Now to understand this, we have to go back to the first century. There was a presupposition that before the Messiah came there'd be a period of testing and of trial. Some of the apocalyptic language in the New Testament reflects this idea, that before the Messiah comes to set things right, there'll be a terrible time of trial. Now here's, I think, how we understand this. Yes, when Jesus comes into our dysfunctional world, that's what the kingdom means, and we're praying for it: "May your kingdom come, your will be done. Give us the supersubstantial bread. Come into this dysfunctional world of ours", what will happen is the dysfunctional world is going to rise up in resistance.

Now I can see that in the grand scale, but I can feel it in my own life. Fellow sinners, you can do that too. As Christ comes into my life, I start resisting. "I don't want that. I don't want him to be Lord in my life. I don't want to change". I'm like the Israelites in the desert. "I mean, take me back to the flesh pots of Egypt. I don't like this new spiritual liberty". So expect it. That's the point here. Every time we pray the Our Father, we're expecting a resistance to Christ. "Lead us not into temptation," in other versions of this. Expect it. Don't be shocked, don't be surprised when a resistance to Christ rises up in you. That's the old sinful self.
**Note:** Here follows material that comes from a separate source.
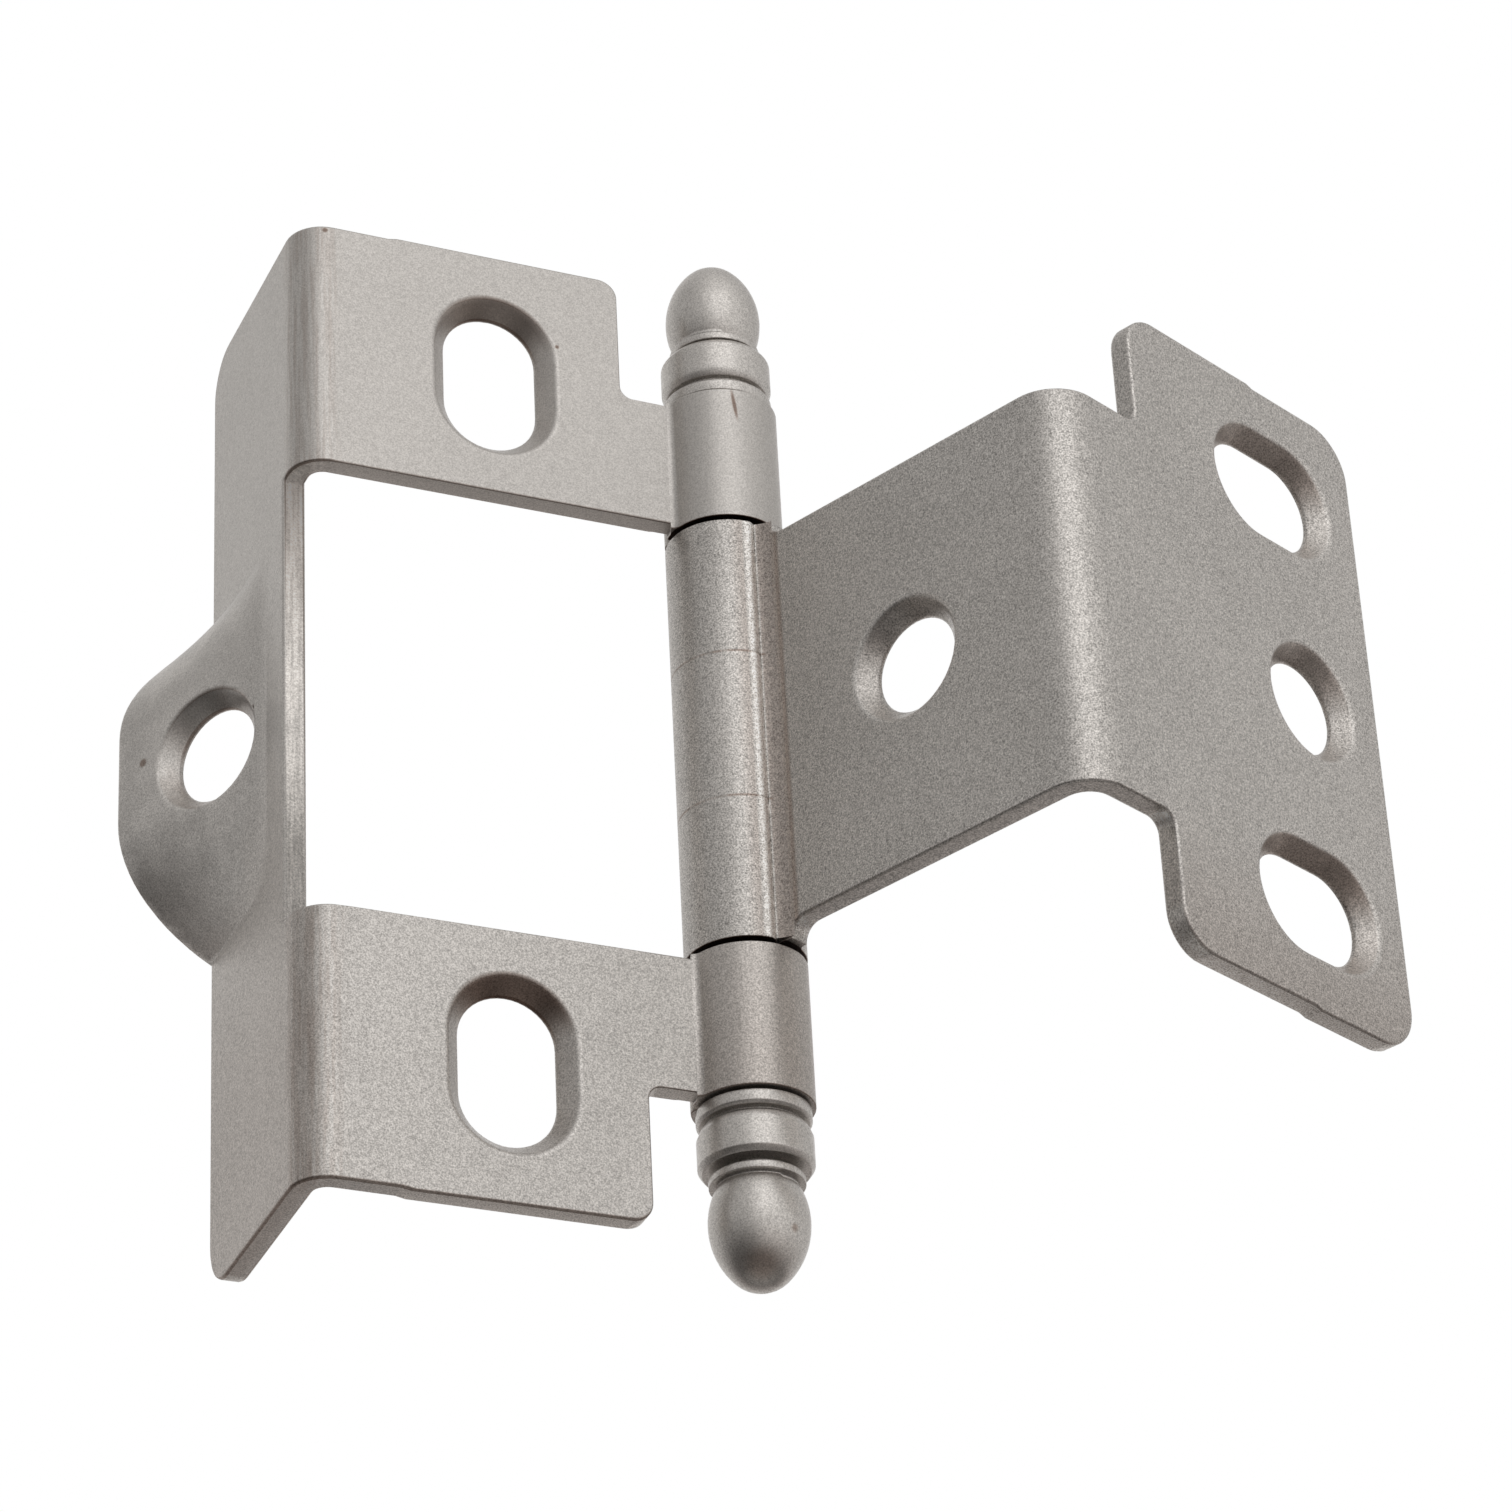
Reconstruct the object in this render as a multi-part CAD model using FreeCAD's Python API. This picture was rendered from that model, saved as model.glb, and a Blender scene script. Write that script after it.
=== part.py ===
import FreeCAD, Part
import math
import os

# Inset cabinet hinge with full wrap leaves and a finial pin, in millimetres.
# +Z runs along the pin. The frame leaf's plate lies along X and its screw side faces -Y.
# The origin is the middle of the frame leaf's two screw slots, on the face that meets the wood.

# Sheet and barrel
sheet = 1.25
barrel_radius = 3.175
pin_clearance = 0.05
seam_gap = 0.04
roll_end_radius = 0.6
edge_tolerance = 0.01
roll_mark_depth = 0.08
roll_mark_beyond_barrel = 0.7
roll_mark_ramp = 0.35
knuckle_gap = 0.27
crease_radius = 0.45
cut_ramp = 0.5
opening_angle = 113.8

# Frame leaf
frame_wood_offset = 0.43
frame_reach = 24.18
frame_half_height = 28.3
frame_flange_edge = 13.8
frame_bend_radius = 2.0
frame_corner_radius = 2.6
frame_cut_step = 0.1
frame_cut_step_from_axis = 18.8
window_half_height = 13.15
window_into_flange = 1.75
arm_overhang = 7.55
neck_length_from_axis = 5.95
neck_inner_radius = 0.7
neck_outer_radius = 1.1
knuckle_over_neck = 0.2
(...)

And so the last thing we ask for is, "Lord, do not subject us to the final test. Lead us not into temptation. Lord, protect me from my resistant self". There's so much more we could say. Read so many of the spiritual masters as they talk about the Lord's Prayer. But every step of it is opening up a window and a door to the spiritual life. Next time you pray it, whether it's the liturgy or just privately, I'd invite you to do it very slowly. As you do, meditate on each of these phrases. You'll find the whole spiritual life is displayed before you. And God bless you.